Im letzten Teil (C. Systematische Fragestellungen, 239–301) bündelt P. seine Ergebnisse und stellt verschiedene Überlegungen zum Sitz im Leben der Tempelrolle, zur Bedeutung für die qumranische Gemeinschaft und zur Rechtshermeneutik der Tempelrolle an. P. kann zeigen, dass die Autoren der Tempelrolle in der Gesetzgebung des Deuteronomiums eine »Systematisierung« durchführen, wobei der ausschlaggebende Gesichtspunkt der des Priesters innerhalb des neu zu bauenden Tempels ist, der nach außen auf das ganze Land schaut (252.254). In Bezug auf die Datierung geht P. von der Beobachtung aus, dass die Tempelrolle die klare Trennung zwischen Königtum und Priestertum legitimiert. P. versteht dies als Gegenreaktion zu den Makkabäern/Hasmonäern und nimmt also als Entstehungszeit die Zeit des Intersacerdotiums (159–152 v. Chr.) oder die hasmonäische Zeit an (268 f., wobei er auf die Schwierigkeit, eine solche späte Datierung nicht mit der Hs 4Q524 und dem freien Gebrauch des Tetragramms in Einklang bringen zu können, nicht eingeht). Die Frage nach der Bedeutung der Tempelrolle für die qumranische Gemeinschaft beantwortet P. wie folgt: »Die Tempelrolle will und kann mit ihren Gesetzen nicht die Vollständigkeit der einzelnen Bereiche des Gesellschaftslebens behandeln und konzentriert sich deshalb auf die in ihrer Weltanschauung notwen­-digs­ten Aspekte. Sie ist somit Halacha und trifft insofern mit perfekter Ge­nauigkeit die Grundgedanken des Yahad, als die Tempelrolle das Deuteronomium entscheidend revidiert, die Rolle des Mose als Ausleger der Tora verwirft und die Position des Priesters derart hervorhebt, dass dieser sogar über dem König steht. Ohne sich verstellen zu müssen, konnte man sich also mit dem Ansatz der Tempelrolle identifizieren, von dem, was als zwingend autoritativ galt, abzuweichen.« (277) Bei seinen rechtshermeneutischen Überlegungen geht P. vom »Setting« der Tempelrolle am Sinai (Ex 34) aus. Seine These ist: »Als aktualisierender Ausleger seiner eigenen Tora [dem Bundesbuch, vgl. 13] am Sinai tritt Gott in der Tempelrolle selbst an die Stelle der mosaischen Aktualisierung der Tora im Land Moab« (293). Eine entscheidende Rolle für P.s Argumentation spielt sowohl seine Ansicht, dass in der Tempelrolle Polemik gegen Mose deutlich spürbar werde (288, mit Bezug auf Tempelrolle 54,5b–7), als auch, dass die Tempelrolle sich in direktem Gegensatz zum Deuteronomium definiert (294, mit Bezug auf Tempelrolle 56,1–8a).

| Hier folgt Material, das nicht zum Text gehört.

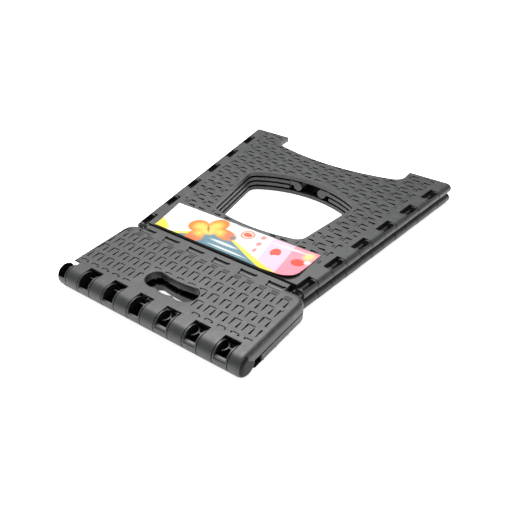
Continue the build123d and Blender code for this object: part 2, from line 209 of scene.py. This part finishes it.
class Engraver:
    """Collects wedge-shaped grooves and makes one cutter mesh of them."""

    def __init__(self):
        self.points, self.faces = [], []

    def groove(self, start, end, widths, depths):
        """A straight groove in plan; width and depth change from one end to the other."""
        along = (Vector(end) - Vector(start)).normalized()
        side = Vector((-along.y, along.x)) / 2
        first = len(self.points)
        for centre, width, depth in zip((Vector(start), Vector(end)), widths, depths):
            for sign in (1, -1):
                p = centre + sign * side * width
                self.points.append((p.x, p.y, THICK + 0.4))
                self.points.append((p.x, p.y, THICK - depth))
        a, b, c, d, e, f, g, h = range(first, first + 8)
        self.faces += [(a, c, g, e), (b, f, h, d), (a, b, d, c),
                       (e, g, h, f), (a, e, f, b), (c, d, h, g)]

    def cutter(self, name, turned_over):
        points = [(-x, y, THICK - z) if turned_over else (x, y, z) for x, y, z in self.points]
        mesh = bpy.data.meshes.new(name)
        mesh.from_pydata([Vector(p) * MM for p in points], [], self.faces)
        made = bmesh.new()
        made.from_mesh(mesh)
        bmesh.ops.recalc_face_normals(made, faces=made.faces)
        made.to_mesh(mesh)
        made.free()
        cutter = bpy.data.objects.new(name, mesh)
        bpy.context.scene.collection.objects.link(cutter)
        return cutter


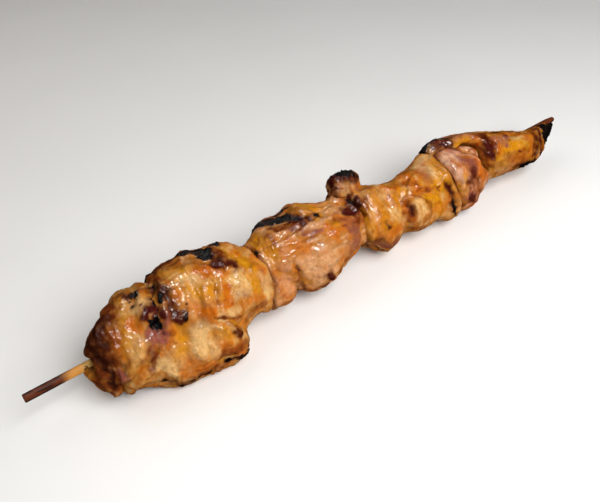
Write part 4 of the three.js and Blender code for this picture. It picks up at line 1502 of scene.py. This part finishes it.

Abgesehen davon, dass sich in Bezug auf die Interpretation der beiden für die rechtshermeneutische Argumentation P.s wichtigen Stellen TR 54,5b–7 und TR 56,1–8a erhebliche Bedenken anmelden lassen (s. o.), überzeugt die Argumentation auch in anderer Hinsicht nicht: Die Tempelrolle präsentiert sich als Tora vom Sinai, inwieweit Gott aber Ausleger seiner eigenen (vor Ex 34 ergangenen) Tora sein soll, kann P. nicht deutlich machen (m. E. ist diese These nicht zu halten). P. hat wohl auch die absolute Autorität der Mosetora in der Gemeinschaft (vgl. etwa CD 16,1–6) und insbesondere die offensichtliche Vorliebe der Gemeinschaft für das Buch Deuteronomium (27 Hss ohne Reworked Pentateuch, nur von dem Psalter wurden in Qumran bekanntlich mehr Hss gefunden) unterschätzt: Im Hinblick auf diese Vorliebe scheint es mir ausgeschlossen anzunehmen, dass die Gemeinschaft die Tempelrolle als Polemik gegen die mosaische Autorität verstanden haben könnte.
P. hat eine interessante Monographie vorgelegt. Sie wird in künftigen Diskussionen bei Fragen der Rezeption des Deuteronomiums und der Rechtshermeneutik der entsprechenden Schriften der Zeit des Zweiten Tempelzeit zweifellos eine wichtige Rolle spielen.